═════ Data shown ═════
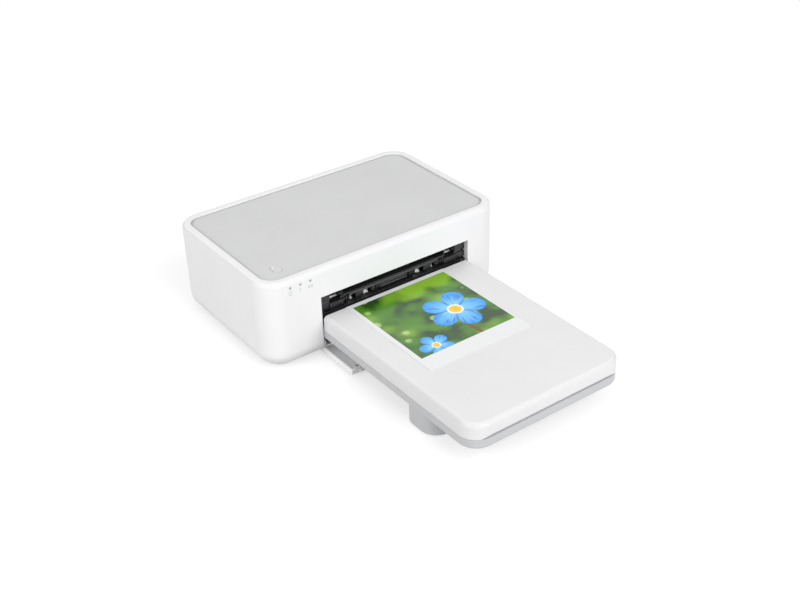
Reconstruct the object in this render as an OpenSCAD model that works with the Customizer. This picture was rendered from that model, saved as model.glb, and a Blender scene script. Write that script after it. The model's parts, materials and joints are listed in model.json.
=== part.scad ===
/* [Housing] */
// Room left of the mouth, for the gears and the button
room_l = 41.65; // [41:0.05:60]
// Room right of the mouth, for the ribbon door
room_r = 29.15; // [29:0.05:45]
// Depth of the housing from front to back
body_d = 123.6; // [118:0.2:150]
// Height of the moulded shell above its feet
body_h = 66.2; // [65:0.2:80]
// Radius of the upright corners
corner_r = 17; // [14:0.2:19]
// Fillet between the walls and the underside
base_fillet = 12; // [7:0.5:12.5]
// Wall thickness of the moulded shell
wall = 2.4; // [2:0.1:2.8]
// Width of the rim around the top panel
rim_w = 6; // [5:0.1:6.2]
// Rounding on the outer edge of the rim
rim_round = 2.6; // [1:0.1:3]
// Depth of the top panel below the rim
panel_drop = 1; // [0.5:0.1:2]
// Thickness of the top panel
panel_t = 1.8; // [1.5:0.1:2.5]
// Height of the rubber feet
foot_h = 2; // [1.5:0.1:3]

/* [Mouth and front door] */
// Top of the mouth above the table
mouth_top = 47.3; // [46:0.1:52]
// Side clearance between the mouth and the paper tray
tray_gap = 0.5; // [0.3:0.1:1]
// Distance of the exit rollers behind the front face
exit_y = 11; // [10.5:0.1:12]
// Thickness of the return walls inside the mouth
jamb_t = 2; // [1.6:0.1:2.4]
// Distance of the door hinge behind the front face
door_pivot_y = 6; // [5:0.2:7]
// Height of the door hinge above the table
door_pivot_z = 9; // [8.5:0.1:10]
// Thickness of the door
door_t = 2.6; // [2:0.1:3]
// Height of the rim on the inside of the door
door_rim = 1; // [0.6:0.1:1.4]

/* [Paper tray] */
// Width of the paper tray
tray_w = 122.6; // [118:0.2:150]
// Reach of the tray in front of the housing
tray_out = 156.4; // [140:0.2:190]
// Length of the tray inside the housing
tray_in = 24; // [18:0.5:27]
// Height of the tray's underside above the table
tray_z = 14.9; // [14:0.1:16]
// Height of the tray base up to the seam with its lid
tray_base_h = 6.5; // [6:0.1:7]
// Seam between the tray and its lid
seam_gap = 0.2; // [0.1:0.05:0.3]
// Height of the lid's top above the tray base
lid_h = 11.2; // [10:0.1:11.5]
// Plan radius of the tray's front corners
tray_corner_r = 13.4; // [9:0.2:20]
// Rounding of the lid's top edges
lid_round = 3; // [2.5:0.1:6]
// Wall thickness of the tray and the lid
tray_t = 2; // [1.6:0.1:2.4]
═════
• **Job**: Quote the data above verbatim from its first line to the line that includes "door_rim = 1; // [0.6:0.1:1.4]", with both boundary lines retained.

• **Response to this task**:
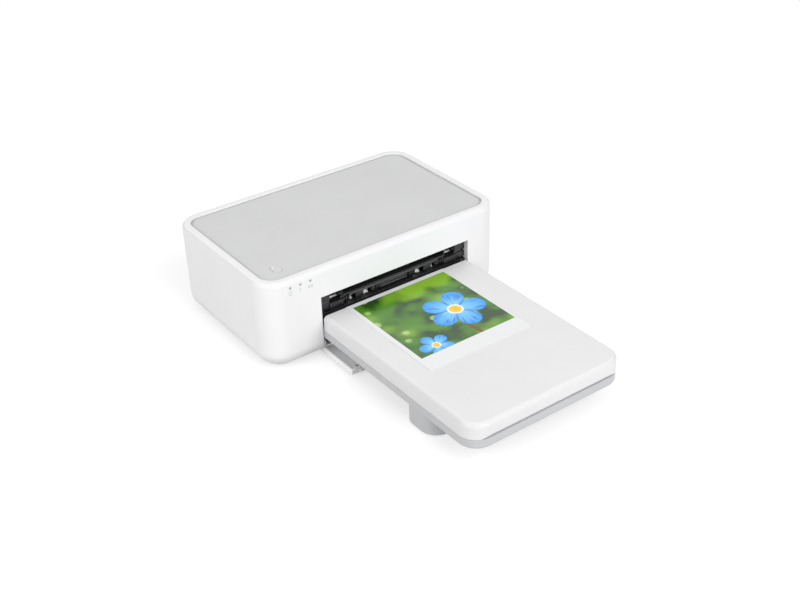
Reconstruct the object in this render as an OpenSCAD model that works with the Customizer. This picture was rendered from that model, saved as model.glb, and a Blender scene script. Write that script after it. The model's parts, materials and joints are listed in model.json.
=== part.scad ===
/* [Housing] */
// Room left of the mouth, for the gears and the button
room_l = 41.65; // [41:0.05:60]
// Room right of the mouth, for the ribbon door
room_r = 29.15; // [29:0.05:45]
// Depth of the housing from front to back
body_d = 123.6; // [118:0.2:150]
// Height of the moulded shell above its feet
body_h = 66.2; // [65:0.2:80]
// Radius of the upright corners
corner_r = 17; // [14:0.2:19]
// Fillet between the walls and the underside
base_fillet = 12; // [7:0.5:12.5]
// Wall thickness of the moulded shell
wall = 2.4; // [2:0.1:2.8]
// Width of the rim around the top panel
rim_w = 6; // [5:0.1:6.2]
// Rounding on the outer edge of the rim
rim_round = 2.6; // [1:0.1:3]
// Depth of the top panel below the rim
panel_drop = 1; // [0.5:0.1:2]
// Thickness of the top panel
panel_t = 1.8; // [1.5:0.1:2.5]
// Height of the rubber feet
foot_h = 2; // [1.5:0.1:3]

/* [Mouth and front door] */
// Top of the mouth above the table
mouth_top = 47.3; // [46:0.1:52]
// Side clearance between the mouth and the paper tray
tray_gap = 0.5; // [0.3:0.1:1]
// Distance of the exit rollers behind the front face
exit_y = 11; // [10.5:0.1:12]
// Thickness of the return walls inside the mouth
jamb_t = 2; // [1.6:0.1:2.4]
// Distance of the door hinge behind the front face
door_pivot_y = 6; // [5:0.2:7]
// Height of the door hinge above the table
door_pivot_z = 9; // [8.5:0.1:10]
// Thickness of the door
door_t = 2.6; // [2:0.1:3]
// Height of the rim on the inside of the door
door_rim = 1; // [0.6:0.1:1.4]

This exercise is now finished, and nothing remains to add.